The Problem - Select the Row That Has the Maximum Value

Now, given you have the table above (or something like it), how could you do the following:

For each different city, find the rows that match the highest start_date value for each city.

So, I would expect an output like this:

CITY	START_DATE	SALES
Abilene	31/Dec/15	2611
Akron	31/Dec/15	621
Albuquerque	31/Dec/15	4397
Alexandria	31/Dec/15	3944

How can I do this? How can I find the row that has the maximum value?

Also, if there are multiple ways to do it, which is the best way? After describing all of the solutions, I'll compare the performance of each of them.

Note: With each of the outputs below, I've only displayed a small subset, as the full result contains a few thousand rows.

Solution 1 - LEFT OUTER JOIN

The first solution uses a LEFT OUTER JOIN on another instance of the same table.

1SELECT
2s1.city,
3s1.start_date,
4s1.sales
5FROM sales_volume s1
6LEFT OUTER JOIN sales_volume s2 ON (s1.city = s2.city AND s1.sales < s2.sales)
7WHERE s2.city IS NULL
8ORDER BY city;

Result:

CITY	START_DATE	SALES
Abilene	31/Dec/15	2,611
Abilene	31/Dec/15	4,899
Abilene	31/Dec/15	4,177
Abilene	31/Dec/15	3,142
Abilene	31/Dec/15	4,862
Akron	31/Dec/15	621
Akron	31/Dec/15	3,442
Akron	31/Dec/15	4,939
Akron	31/Dec/15	2,249
Akron	31/Dec/15	4,929
Akron	31/Dec/15	1,640
Akron	31/Dec/15	999
Akron	31/Dec/15	2,157
Akron	31/Dec/15	4,811
Akron	31/Dec/15	862
Akron	31/Dec/15	3,664
Albuquerque	31/Dec/15	4,397
Albuquerque	31/Dec/15	398
Albuquerque	31/Dec/15	3,750
Albuquerque	31/Dec/15	4,561
Albuquerque	31/Dec/15	620
Albuquerque	31/Dec/15	3,935
Albuquerque	31/Dec/15	4,820
Albuquerque	31/Dec/15	1,640
Albuquerque	31/Dec/15	2,173
Albuquerque	31/Dec/15	3,318

This query selects all of the fields from the sales_volume table where no other row exists for the same city and with a greater start_date value.

Solution 2 - MAX and DENSE_RANK

Another way of getting the data you need is to use the MAX function.

1SELECT
2s.city,
3MAX(s.start_date) KEEP (DENSE_RANK FIRST ORDER BY sales DESC) AS start_date
4FROM sales_volume s
5GROUP BY s.city
6ORDER BY s.city;

Now, the MAX function is used to find the value of the highest record. It's used as an analytical function by adding the KEEP clause at the end.

The KEEP clause, along with DENSE RANK FIRST tells the function to keep the first value that it finds when looking for the sales value. But, the ORDER BY start_date DESC part tells the function to order the fields by the start_date in descending order. This tells the MAX function to find the row that matches the highest start_date value.

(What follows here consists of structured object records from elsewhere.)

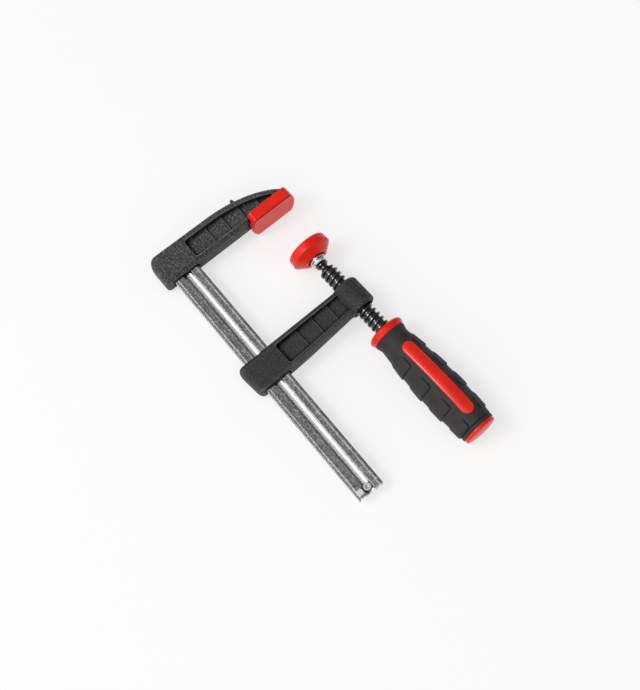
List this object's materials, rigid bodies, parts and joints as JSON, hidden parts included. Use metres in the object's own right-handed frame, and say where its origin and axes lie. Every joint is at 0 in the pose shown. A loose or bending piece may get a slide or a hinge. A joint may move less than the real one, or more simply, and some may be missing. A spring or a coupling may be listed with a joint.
{
  "type": "bar clamp",
  "caption": "Sliding-arm bar clamp: grooved, toothed steel rail, fixed and sliding cast arms, screw with swivelling pad, soft-grip handle.",
  "frame": {"origin": "on the fixed jaw cap's pressing face, on the throat line (50.8 mm from the rail's plain edge) and in the clamp's middle plane", "axes": "+X along the rail from the fixed jaw towards the handle, +Y from the rail towards the screw, +Z square to the clamp's plane, up in the picture's lying pose"},
  "size_m": [0.1797, 0.0854, 0.0236],
  "materials": {
    "rail_steel": "zinc-plated, satin",
    "pin_steel": "zinc-plated",
    "arm_casting": "black textured powder coat",
    "jaw_plastic": "glossy red plastic",
    "slider_casting": "black textured powder coat",
    "screw_steel": "black oxide, burnished crests",
    "ring_steel": "black oxide",
    "socket_zinc": "zinc-plated",
    "pad_plastic": "glossy red plastic",
    "core_plastic": "glossy red plastic",
    "grip_rubber": "soft matt black",
    "end_plastic": "glossy red plastic"
  },
  "bodies": {
    "frame": {"rail": "rail_steel", "stop_pin": "pin_steel", "fixed_arm": "arm_casting", "jaw_cap": "jaw_plastic"},
    "slider": {"sliding_arm": "slider_casting"},
    "feed_ring": {"neck_ring": "ring_steel"},
    "screw": {"spindle": "screw_steel", "handle_core": "core_plastic", "handle_grip": "grip_rubber", "handle_end_cap": "end_plastic"},
    "pad": {"pad_socket": "socket_zinc", "pad_cap": "pad_plastic"}
  },
  "joints": [
    {"name": "arm_slide", "type": "slide", "parent": "frame", "child": "slider", "axis": [1, 0, 0], "range_m": [-0.0082, 0.0675]},
    {"name": "screw_feed", "type": "slide", "parent": "slider", "child": "feed_ring", "axis": [0.9993, 0.0384, 0], "range_m": [-0.0136, 0.014]},
    {"name": "spindle_turn", "type": "hinge", "parent": "feed_ring", "child": "screw", "pos_m": [0.03473, -0.00108, 0], "axis": [0.9993, 0.0384, 0], "range_deg": [-1632, 1680]},
    {"name": "pad_swivel", "type": "hinge", "parent": "feed_ring", "child": "pad", "pos_m": [0.03473, -0.00108, 0], "axis": [0, 0, 1], "range_deg": [-8, 12]}
  ],
  "couplings": [
    {"joint": "spindle_turn", "follows": "screw_feed", "rad_per_m": 2094.4}
  ]
}
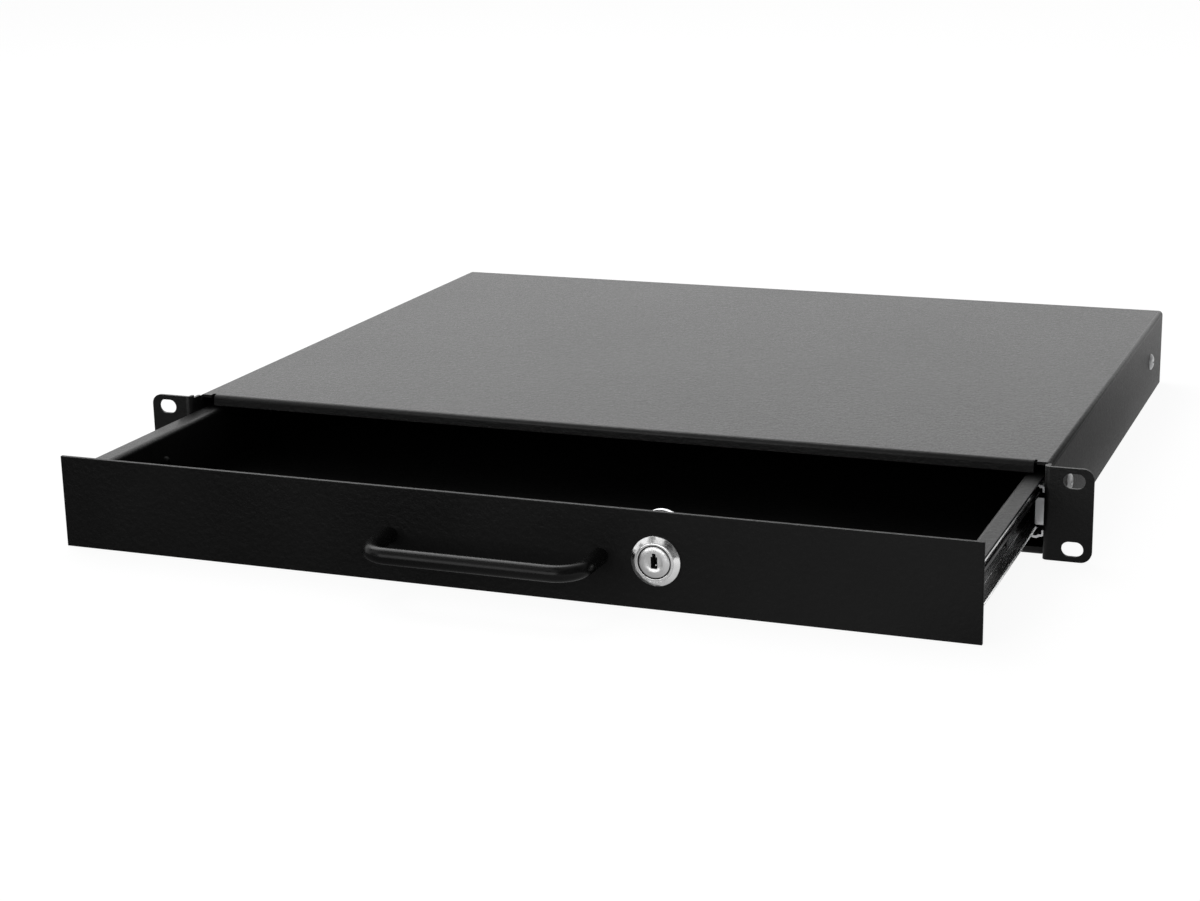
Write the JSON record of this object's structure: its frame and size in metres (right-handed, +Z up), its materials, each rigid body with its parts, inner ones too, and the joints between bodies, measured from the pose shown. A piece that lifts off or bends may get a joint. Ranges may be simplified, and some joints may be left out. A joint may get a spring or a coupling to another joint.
{
  "type": "sliding rack drawer",
  "caption": "Low flat steel housing with slotted rack ears and a shallow tray on ball bearing slides, closed by a front panel with a bow handle and a cam lock.",
  "frame": {"origin": "centre of the slots in the two rack ears, on the ears' front plane", "axes": "+X to the right seen from the front, +Y from the ears into the rack, +Z up"},
  "size_m": [0.4826, 0.5005, 0.0441],
  "materials": {
    "powder_coat": "black powder coat, fine texture",
    "handle_coat": "black, satin gloss",
    "zinc_plate": "bright zinc plate",
    "dark_zinc": "dark zinc plate, smooth",
    "cage_strip": "plain steel strip",
    "ball_steel": "polished steel",
    "rubber": "moulded rubber",
    "lock_chrome": "polished chrome plate"
  },
  "bodies": {
    "housing": {"housing_shell": "powder_coat", "bottom_pan": "powder_coat", "rear_panel": "powder_coat", "lock_strike": "powder_coat", "slide_outer_left": "zinc_plate", "slide_outer_right": "zinc_plate", "slide_bumper_left": "rubber", "slide_bumper_right": "rubber", "wall_screws_left": "zinc_plate", "wall_screws_right": "zinc_plate"},
    "drawer": {"drawer_tray": "powder_coat", "front_panel": "powder_coat", "panel_studs": "zinc_plate", "panel_nuts": "zinc_plate", "bow_handle": "handle_coat", "handle_screws": "zinc_plate", "slide_inner_left": "dark_zinc", "slide_inner_right": "dark_zinc", "tray_screws_left": "dark_zinc", "tray_screws_right": "dark_zinc", "lock_barrel": "lock_chrome", "lock_washer": "zinc_plate", "lock_nut": "zinc_plate"},
    "cage_left": {"ball_cage_left": "cage_strip", "balls_left": "ball_steel"},
    "cage_right": {"ball_cage_right": "cage_strip", "balls_right": "ball_steel"},
    "lock_rotor": {"lock_plug": "lock_chrome", "lock_cam": "zinc_plate", "lock_cam_washer": "zinc_plate", "lock_cam_screw": "zinc_plate"}
  },
  "joints": [
    {"name": "drawer_slide", "type": "slide", "parent": "housing", "child": "drawer", "axis": [0, -1, 0], "range_m": [-0.1185, 0.1215]},
    {"name": "cage_left_slide", "type": "slide", "parent": "housing", "child": "cage_left", "axis": [0, -1, 0], "range_m": [-0.05925, 0.06075]},
    {"name": "cage_right_slide", "type": "slide", "parent": "housing", "child": "cage_right", "axis": [0, -1, 0], "range_m": [-0.05925, 0.06075]},
    {"name": "lock_turn", "type": "hinge", "parent": "drawer", "child": "lock_rotor", "pos_m": [0.0776, -0.1185, 0.0004], "axis": [0, 1, 0], "range_deg": [0, 90]}
  ],
  "couplings": [
    {"joint": "cage_left_slide", "follows": "drawer_slide", "ratio": 0.5},
    {"joint": "cage_right_slide", "follows": "drawer_slide", "ratio": 0.5}
  ]
}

However, the drawback with this solution is that it does not show the entire record.

Solution 3 - Correlated Subquery

Another way to use SQL to select the row with the highest value is to use MAX with a correlated subquery.

 1SELECT
 2s1.city,
 3s1.start_date,
 4s1.sales
 5FROM sales_volume s1
 6WHERE s1.sales = (
 7  SELECT MAX(sales)
 8  FROM sales_volume s2
 9  WHERE s1.city = s2.city
10)
11ORDER BY s1.city;

This query may not be very efficient, as it uses this correlated subquery. But, we will see what happens when we do the performance test at the end of this post.

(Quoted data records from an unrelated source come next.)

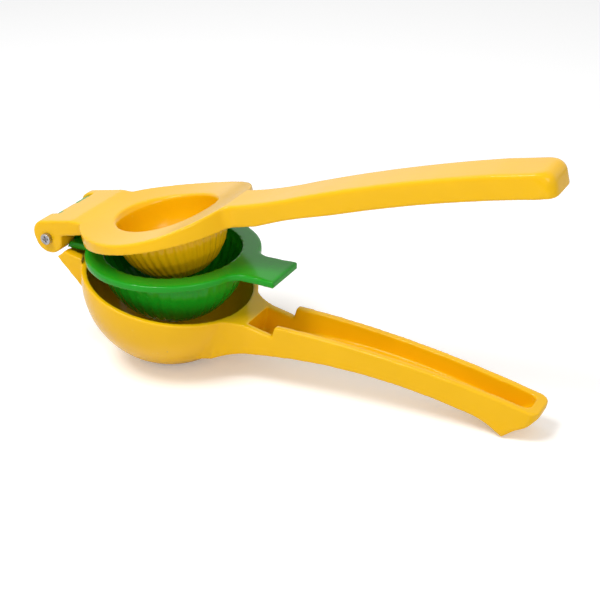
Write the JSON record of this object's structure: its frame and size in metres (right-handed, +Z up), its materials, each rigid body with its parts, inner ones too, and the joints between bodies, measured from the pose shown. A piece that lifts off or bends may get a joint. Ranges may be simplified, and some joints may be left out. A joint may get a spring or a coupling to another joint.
{
  "type": "hinged lemon squeezer",
  "caption": "Hand-held hinged citrus squeezer: a ribbed dome on the upper lever presses into a ribbed cup over an open bowl when the two handles are squeezed together",
  "frame": {"origin": "centre of the footprint of the whole squeezer, on the surface that the bowl and the heel of the lower handle stand on", "axes": "+X from the hinge towards the ends of the handles, +Y along the hinge axis away from the screw, +Z up"},
  "size_m": [0.2172, 0.0724, 0.105],
  "materials": {
    "yellow_enamel": "glossy sprayed enamel over cast aluminium",
    "green_enamel": "glossy sprayed enamel over cast aluminium",
    "hinge_steel": "bright zinc-plated steel"
  },
  "bodies": {
    "lower": {"bowl_and_handle": "yellow_enamel"},
    "insert": {"cup": "green_enamel"},
    "lever": {"press": "yellow_enamel", "hinge_post": "hinge_steel", "hinge_screw": "hinge_steel"}
  },
  "joints": [
    {"name": "cup_hinge", "type": "hinge", "parent": "lower", "child": "insert", "pos_m": [-0.10138, 0, 0.05251], "axis": [0, -1, 0], "range_deg": [-11.9, 63.1]},
    {"name": "lever_hinge", "type": "hinge", "parent": "insert", "child": "lever", "pos_m": [-0.10138, 0, 0.05251], "axis": [0, -1, 0], "range_deg": [-11.1, 107.2]}
  ]
}
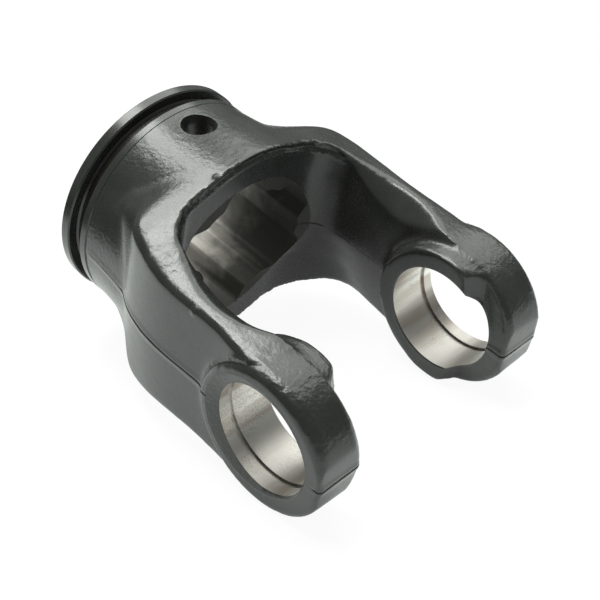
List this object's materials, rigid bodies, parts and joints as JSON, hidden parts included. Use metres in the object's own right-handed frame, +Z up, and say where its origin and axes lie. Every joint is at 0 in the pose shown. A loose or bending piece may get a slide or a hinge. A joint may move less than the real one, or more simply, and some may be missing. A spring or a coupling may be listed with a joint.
{
  "type": "forged yoke",
  "caption": "Forged steel fork for a universal joint, with a ribbed bore for a profile tube, a collar with a guard groove and an ear with a bearing bore on each arm",
  "frame": {"origin": "the centre of the joint, on the axis of the two bearing bores and halfway between the ears; the floor is at the lowest point of the ears", "axes": "+Y runs along the bearing bores, +X runs level from the hub to the tips of the fork, +Z is up with the yoke lying on the floor on one side of its hub and on both ears"},
  "size_m": [0.1193, 0.0868, 0.0754],
  "materials": {
    "paint": "satin black paint over a shot-blasted forging, with bare machined steel in the bores"
  },
  "bodies": {
    "root": {"forged_yoke": "paint"}
  },
  "joints": []
}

Solution 4 - MAX and Partition By

The last solution that I'll be demonstrating for using SQL to select a max row is this one, which uses the MAX function and the PARTITION BY clause.

 1SELECT
 2city,
 3start_date,
 4sales
 5FROM (
 6  SELECT
 7  city,
 8  start_date,
 9  sales,
10  MAX(sales) OVER (PARTITION BY city) AS max_sales
11  FROM sales_volume)
12WHERE sales = max_sales
13ORDER BY city;

This uses the MAX function as an analytical query. It uses an inline view (having an SQL query as the FROM clause). Within this view, it adds an extra column which is the maximum start_date value which is partitioned by city. This field has the same value for each city, which is the maximum.

Then, outside this view, in the WHERE clause, it only shows those where the start_date value is the maximum.

Performance Comparison

Now that we have a few different solutions, all showing the correct records, let's compare the performance of each of them.

The table that I used only had a small number of records. Let's expand this with some random data up to 1 million records and see how it performs.

I'll insert the extra records, add an index on the city column and the sales, show the actual run times for each, and check the EXPLAIN PLAN for each solution.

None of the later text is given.